Leave out the pictures and reproduce all of the data exactly.
----------
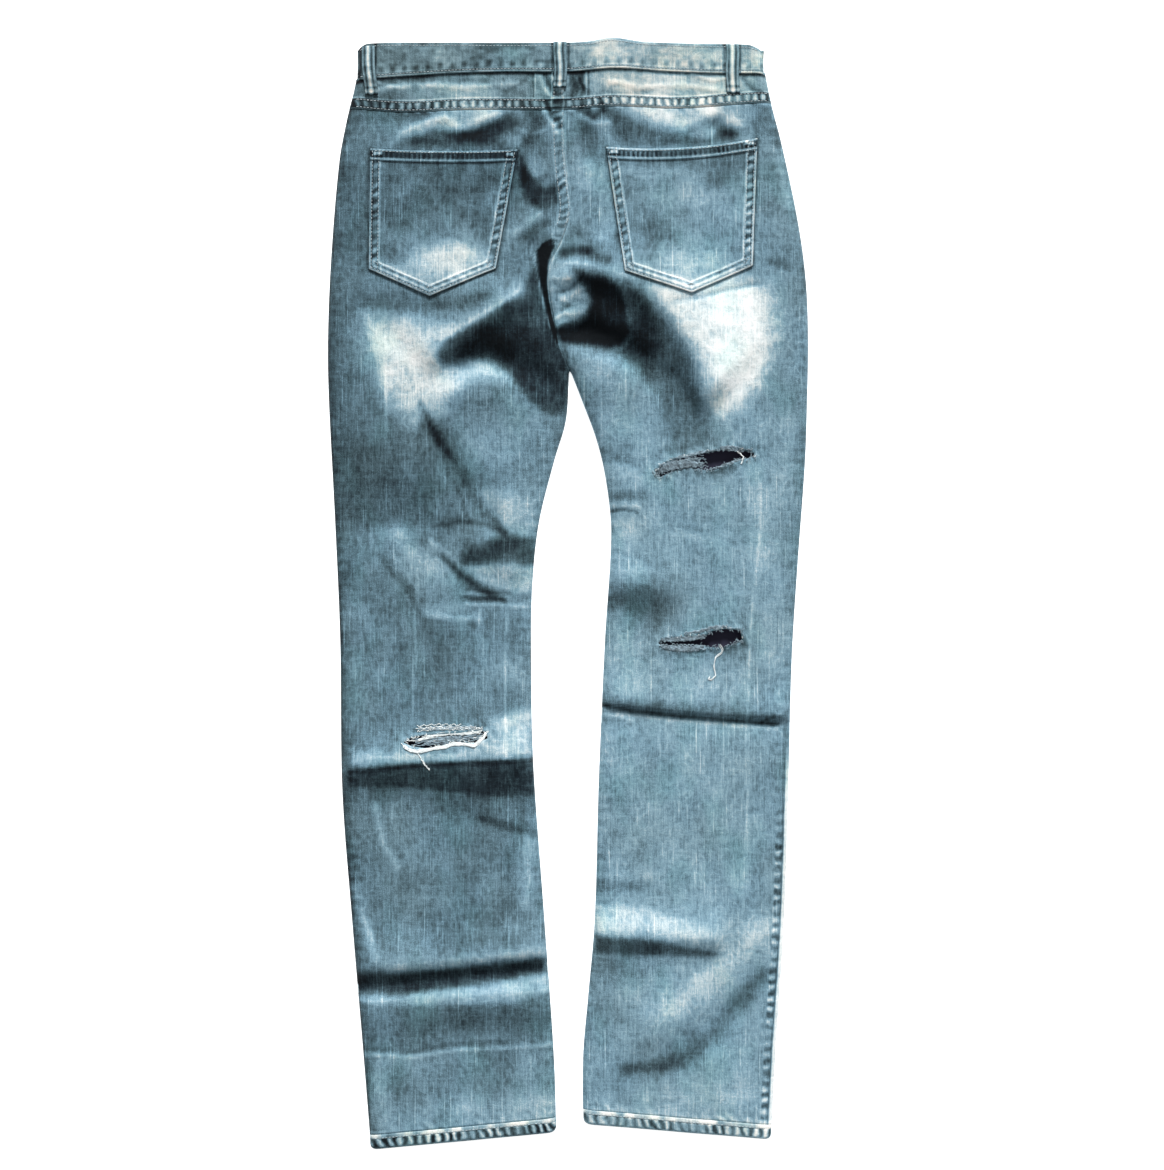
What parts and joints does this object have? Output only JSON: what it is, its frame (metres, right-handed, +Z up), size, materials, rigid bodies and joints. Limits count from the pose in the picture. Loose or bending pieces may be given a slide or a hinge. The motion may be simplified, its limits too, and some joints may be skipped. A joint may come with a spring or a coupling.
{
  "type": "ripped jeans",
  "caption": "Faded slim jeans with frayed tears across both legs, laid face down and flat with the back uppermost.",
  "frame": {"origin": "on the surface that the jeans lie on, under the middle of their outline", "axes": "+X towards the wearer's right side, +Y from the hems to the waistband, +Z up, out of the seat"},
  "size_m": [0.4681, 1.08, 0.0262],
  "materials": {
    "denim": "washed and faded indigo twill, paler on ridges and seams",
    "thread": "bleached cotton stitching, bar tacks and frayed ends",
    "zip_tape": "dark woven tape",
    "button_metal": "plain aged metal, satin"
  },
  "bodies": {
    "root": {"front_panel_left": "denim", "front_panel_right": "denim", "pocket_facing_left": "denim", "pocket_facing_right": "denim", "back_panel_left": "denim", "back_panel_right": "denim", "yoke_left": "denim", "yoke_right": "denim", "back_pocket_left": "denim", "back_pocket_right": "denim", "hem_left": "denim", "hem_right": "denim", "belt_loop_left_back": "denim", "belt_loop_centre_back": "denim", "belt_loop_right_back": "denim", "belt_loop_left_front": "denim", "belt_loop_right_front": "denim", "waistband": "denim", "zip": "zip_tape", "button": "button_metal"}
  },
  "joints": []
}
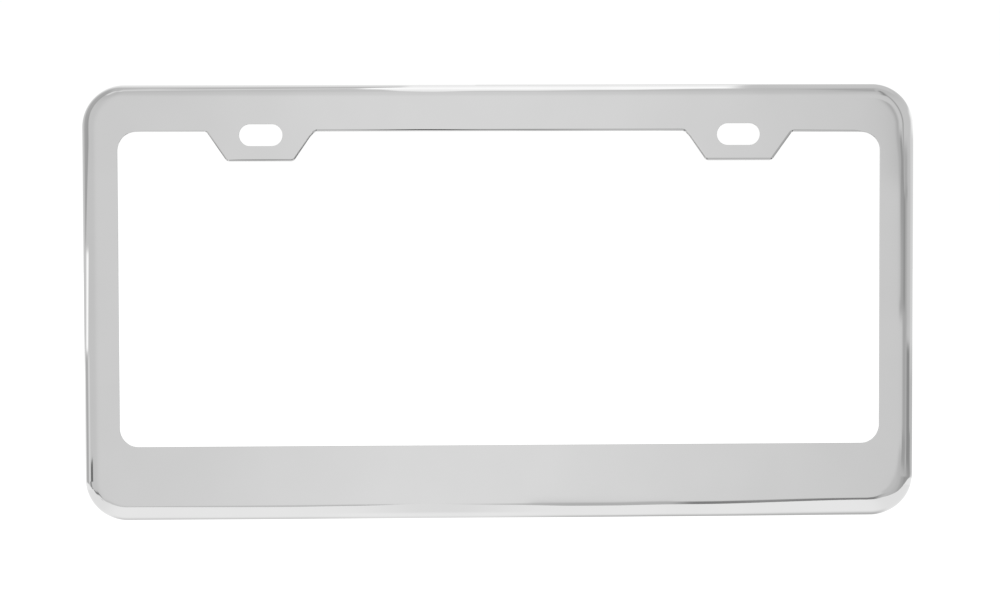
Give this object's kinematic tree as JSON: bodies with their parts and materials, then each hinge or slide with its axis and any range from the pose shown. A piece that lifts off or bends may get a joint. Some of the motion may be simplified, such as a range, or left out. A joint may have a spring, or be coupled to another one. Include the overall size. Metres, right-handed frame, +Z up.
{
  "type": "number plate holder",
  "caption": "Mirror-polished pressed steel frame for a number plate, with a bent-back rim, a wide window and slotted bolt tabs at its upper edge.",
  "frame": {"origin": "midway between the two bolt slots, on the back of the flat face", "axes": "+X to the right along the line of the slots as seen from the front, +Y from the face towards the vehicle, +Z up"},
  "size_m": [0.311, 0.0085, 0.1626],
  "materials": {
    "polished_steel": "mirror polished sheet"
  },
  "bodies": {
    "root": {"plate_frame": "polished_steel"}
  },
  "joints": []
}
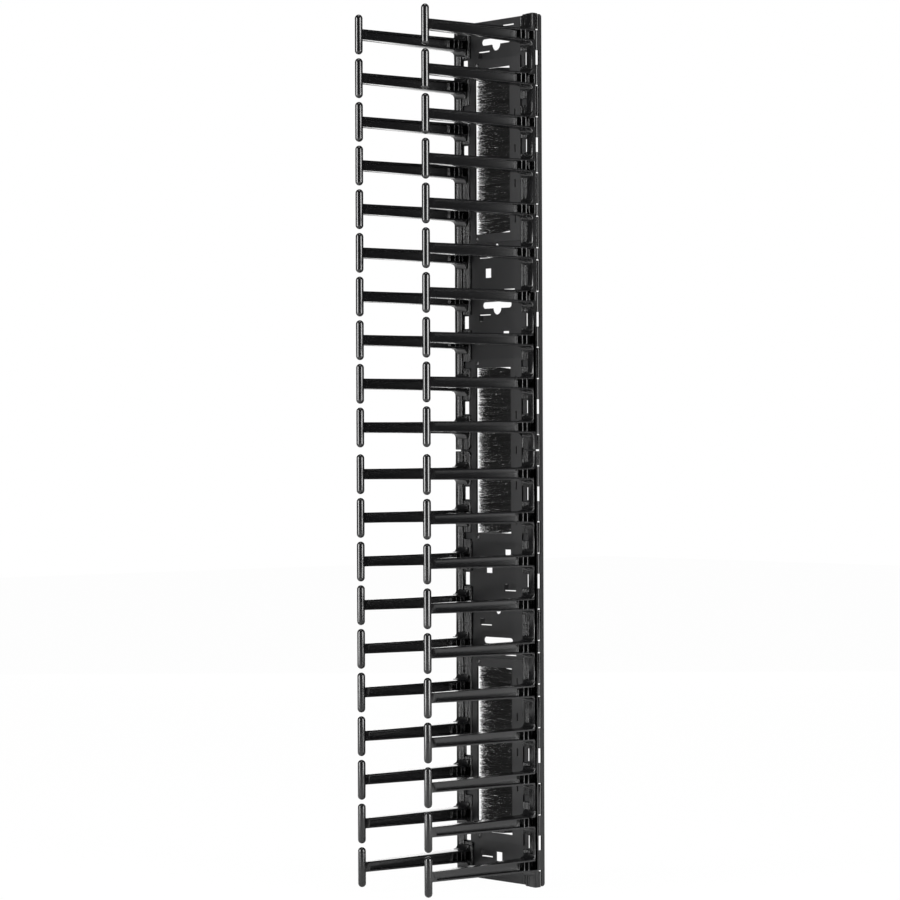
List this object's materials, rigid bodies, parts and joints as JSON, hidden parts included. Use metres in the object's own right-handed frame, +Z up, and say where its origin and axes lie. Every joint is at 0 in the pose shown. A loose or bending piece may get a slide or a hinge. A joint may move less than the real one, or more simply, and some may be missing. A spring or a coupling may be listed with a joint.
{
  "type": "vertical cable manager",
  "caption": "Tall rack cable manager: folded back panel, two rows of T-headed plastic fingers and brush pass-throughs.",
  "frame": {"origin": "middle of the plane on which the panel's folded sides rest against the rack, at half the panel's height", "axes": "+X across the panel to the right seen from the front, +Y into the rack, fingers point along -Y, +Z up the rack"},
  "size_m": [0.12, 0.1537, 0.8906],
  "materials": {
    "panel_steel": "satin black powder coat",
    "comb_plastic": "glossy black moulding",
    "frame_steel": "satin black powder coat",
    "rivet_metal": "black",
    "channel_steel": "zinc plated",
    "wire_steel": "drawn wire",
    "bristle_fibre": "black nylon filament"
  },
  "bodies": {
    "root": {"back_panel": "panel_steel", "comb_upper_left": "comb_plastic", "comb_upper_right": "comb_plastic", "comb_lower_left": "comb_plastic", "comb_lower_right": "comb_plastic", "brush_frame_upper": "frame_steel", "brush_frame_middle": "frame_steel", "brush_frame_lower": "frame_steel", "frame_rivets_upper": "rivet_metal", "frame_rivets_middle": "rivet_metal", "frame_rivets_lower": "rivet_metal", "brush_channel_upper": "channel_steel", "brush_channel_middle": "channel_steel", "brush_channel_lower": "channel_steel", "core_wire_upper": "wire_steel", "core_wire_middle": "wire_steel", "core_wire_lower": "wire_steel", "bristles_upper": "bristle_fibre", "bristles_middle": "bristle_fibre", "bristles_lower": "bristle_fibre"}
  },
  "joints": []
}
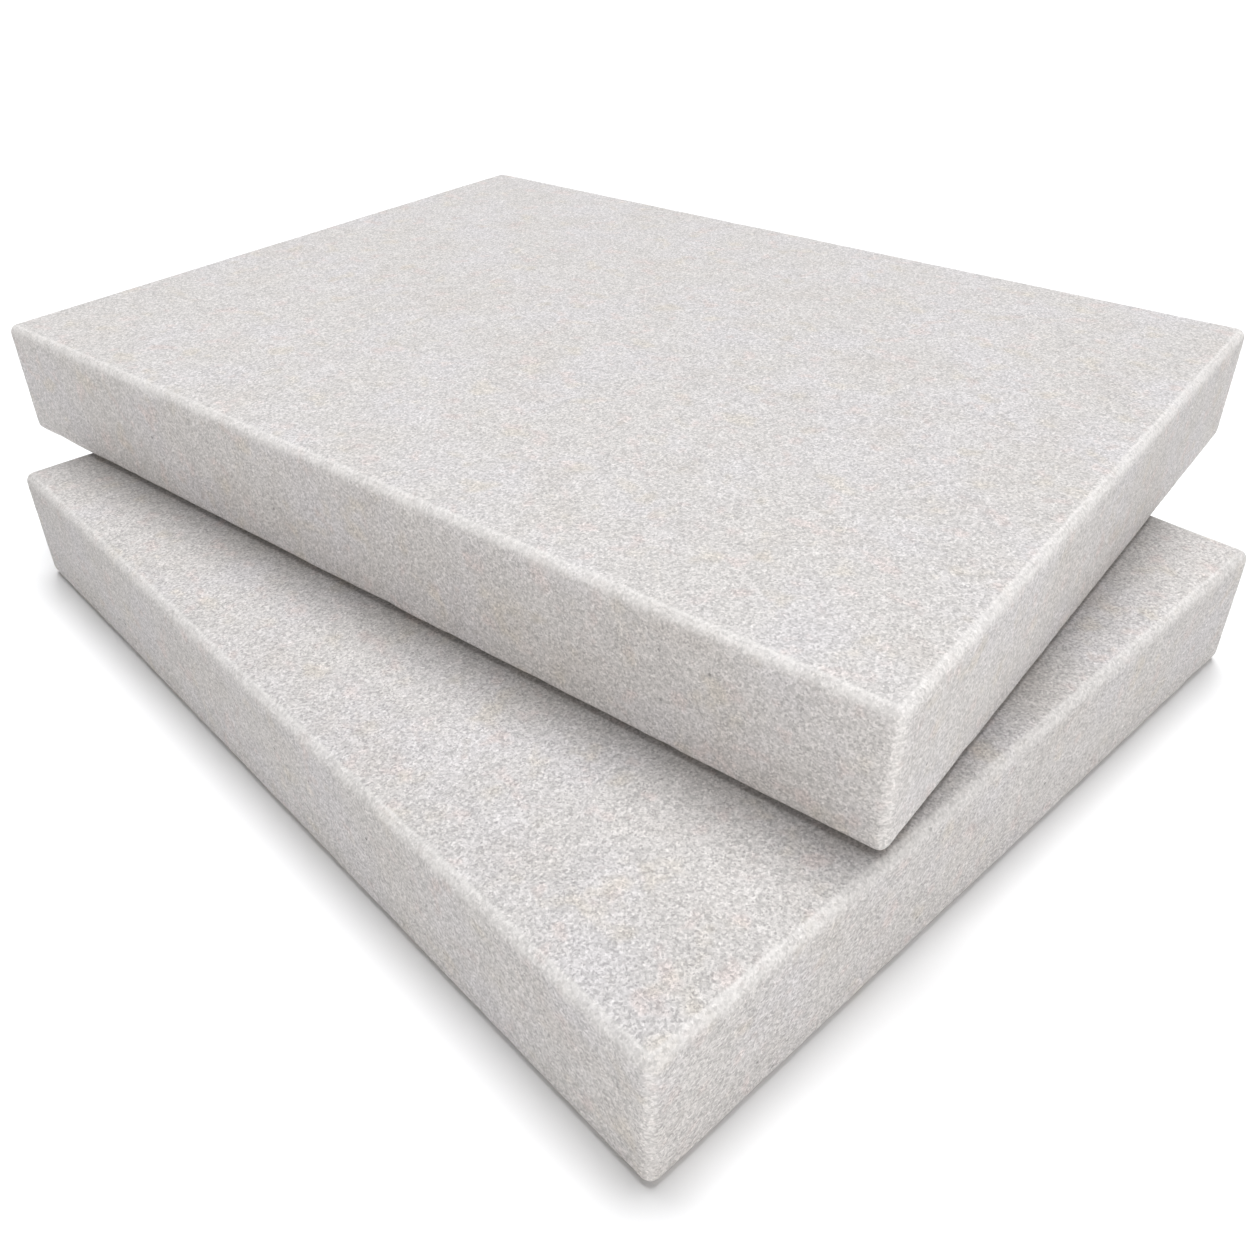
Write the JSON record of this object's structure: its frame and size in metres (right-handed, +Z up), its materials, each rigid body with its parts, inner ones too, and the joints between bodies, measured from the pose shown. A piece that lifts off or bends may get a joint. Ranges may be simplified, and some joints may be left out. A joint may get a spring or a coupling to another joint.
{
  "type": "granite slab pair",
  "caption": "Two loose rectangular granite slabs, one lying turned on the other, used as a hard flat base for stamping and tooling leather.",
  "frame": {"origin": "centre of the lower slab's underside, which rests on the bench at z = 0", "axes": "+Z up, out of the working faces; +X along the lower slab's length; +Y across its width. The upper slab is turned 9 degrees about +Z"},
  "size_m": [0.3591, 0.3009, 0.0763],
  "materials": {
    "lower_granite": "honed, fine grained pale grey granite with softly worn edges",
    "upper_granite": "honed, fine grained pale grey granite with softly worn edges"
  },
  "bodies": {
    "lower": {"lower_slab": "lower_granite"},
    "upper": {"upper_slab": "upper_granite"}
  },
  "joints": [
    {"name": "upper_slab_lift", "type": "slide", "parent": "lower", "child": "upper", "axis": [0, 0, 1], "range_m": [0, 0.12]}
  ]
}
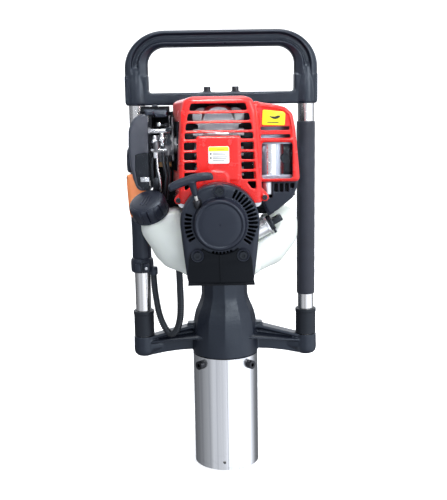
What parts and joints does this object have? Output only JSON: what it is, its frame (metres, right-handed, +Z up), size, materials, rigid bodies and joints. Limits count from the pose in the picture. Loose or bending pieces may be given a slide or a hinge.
----------
> **ANSWER FOR THE TASK**
What parts and joints does this object have? Output only JSON: what it is, its frame (metres, right-handed, +Z up), size, materials, rigid bodies and joints. Limits count from the pose in the picture. Loose or bending pieces may be given a slide or a hinge. The motion may be simplified, its limits too, and some joints may be skipped. A joint may come with a spring or a coupling.
{
  "type": "ripped jeans",
  "caption": "Faded slim jeans with frayed tears across both legs, laid face down and flat with the back uppermost.",
  "frame": {"origin": "on the surface that the jeans lie on, under the middle of their outline", "axes": "+X towards the wearer's right side, +Y from the hems to the waistband, +Z up, out of the seat"},
  "size_m": [0.4681, 1.08, 0.0262],
  "materials": {
    "denim": "washed and faded indigo twill, paler on ridges and seams",
    "thread": "bleached cotton stitching, bar tacks and frayed ends",
    "zip_tape": "dark woven tape",
    "button_metal": "plain aged metal, satin"
  },
  "bodies": {
    "root": {"front_panel_left": "denim", "front_panel_right": "denim", "pocket_facing_left": "denim", "pocket_facing_right": "denim", "back_panel_left": "denim", "back_panel_right": "denim", "yoke_left": "denim", "yoke_right": "denim", "back_pocket_left": "denim", "back_pocket_right": "denim", "hem_left": "denim", "hem_right": "denim", "belt_loop_left_back": "denim", "belt_loop_centre_back": "denim", "belt_loop_right_back": "denim", "belt_loop_left_front": "denim", "belt_loop_right_front": "denim", "waistband": "denim", "zip": "zip_tape", "button": "button_metal"}
  },
  "joints": []
}
Give this object's kinematic tree as JSON: bodies with their parts and materials, then each hinge or slide with its axis and any range from the pose shown. A piece that lifts off or bends may get a joint. Some of the motion may be simplified, such as a range, or left out. A joint may have a spring, or be coupled to another one. Include the overall size. Metres, right-handed frame, +Z up.
{
  "type": "number plate holder",
  "caption": "Mirror-polished pressed steel frame for a number plate, with a bent-back rim, a wide window and slotted bolt tabs at its upper edge.",
  "frame": {"origin": "midway between the two bolt slots, on the back of the flat face", "axes": "+X to the right along the line of the slots as seen from the front, +Y from the face towards the vehicle, +Z up"},
  "size_m": [0.311, 0.0085, 0.1626],
  "materials": {
    "polished_steel": "mirror polished sheet"
  },
  "bodies": {
    "root": {"plate_frame": "polished_steel"}
  },
  "joints": []
}
List this object's materials, rigid bodies, parts and joints as JSON, hidden parts included. Use metres in the object's own right-handed frame, +Z up, and say where its origin and axes lie. Every joint is at 0 in the pose shown. A loose or bending piece may get a slide or a hinge. A joint may move less than the real one, or more simply, and some may be missing. A spring or a coupling may be listed with a joint.
{
  "type": "vertical cable manager",
  "caption": "Tall rack cable manager: folded back panel, two rows of T-headed plastic fingers and brush pass-throughs.",
  "frame": {"origin": "middle of the plane on which the panel's folded sides rest against the rack, at half the panel's height", "axes": "+X across the panel to the right seen from the front, +Y into the rack, fingers point along -Y, +Z up the rack"},
  "size_m": [0.12, 0.1537, 0.8906],
  "materials": {
    "panel_steel": "satin black powder coat",
    "comb_plastic": "glossy black moulding",
    "frame_steel": "satin black powder coat",
    "rivet_metal": "black",
    "channel_steel": "zinc plated",
    "wire_steel": "drawn wire",
    "bristle_fibre": "black nylon filament"
  },
  "bodies": {
    "root": {"back_panel": "panel_steel", "comb_upper_left": "comb_plastic", "comb_upper_right": "comb_plastic", "comb_lower_left": "comb_plastic", "comb_lower_right": "comb_plastic", "brush_frame_upper": "frame_steel", "brush_frame_middle": "frame_steel", "brush_frame_lower": "frame_steel", "frame_rivets_upper": "rivet_metal", "frame_rivets_middle": "rivet_metal", "frame_rivets_lower": "rivet_metal", "brush_channel_upper": "channel_steel", "brush_channel_middle": "channel_steel", "brush_channel_lower": "channel_steel", "core_wire_upper": "wire_steel", "core_wire_middle": "wire_steel", "core_wire_lower": "wire_steel", "bristles_upper": "bristle_fibre", "bristles_middle": "bristle_fibre", "bristles_lower": "bristle_fibre"}
  },
  "joints": []
}
Write the JSON record of this object's structure: its frame and size in metres (right-handed, +Z up), its materials, each rigid body with its parts, inner ones too, and the joints between bodies, measured from the pose shown. A piece that lifts off or bends may get a joint. Ranges may be simplified, and some joints may be left out. A joint may get a spring or a coupling to another joint.
{
  "type": "granite slab pair",
  "caption": "Two loose rectangular granite slabs, one lying turned on the other, used as a hard flat base for stamping and tooling leather.",
  "frame": {"origin": "centre of the lower slab's underside, which rests on the bench at z = 0", "axes": "+Z up, out of the working faces; +X along the lower slab's length; +Y across its width. The upper slab is turned 9 degrees about +Z"},
  "size_m": [0.3591, 0.3009, 0.0763],
  "materials": {
    "lower_granite": "honed, fine grained pale grey granite with softly worn edges",
    "upper_granite": "honed, fine grained pale grey granite with softly worn edges"
  },
  "bodies": {
    "lower": {"lower_slab": "lower_granite"},
    "upper": {"upper_slab": "upper_granite"}
  },
  "joints": [
    {"name": "upper_slab_lift", "type": "slide", "parent": "lower", "child": "upper", "axis": [0, 0, 1], "range_m": [0, 0.12]}
  ]
}
What parts and joints does this object have? Output only JSON: what it is, its frame (metres, right-handed, +Z up), size, materials, rigid bodies and joints. Limits count from the pose in the picture. Loose or bending pieces may be given a slide or a hinge.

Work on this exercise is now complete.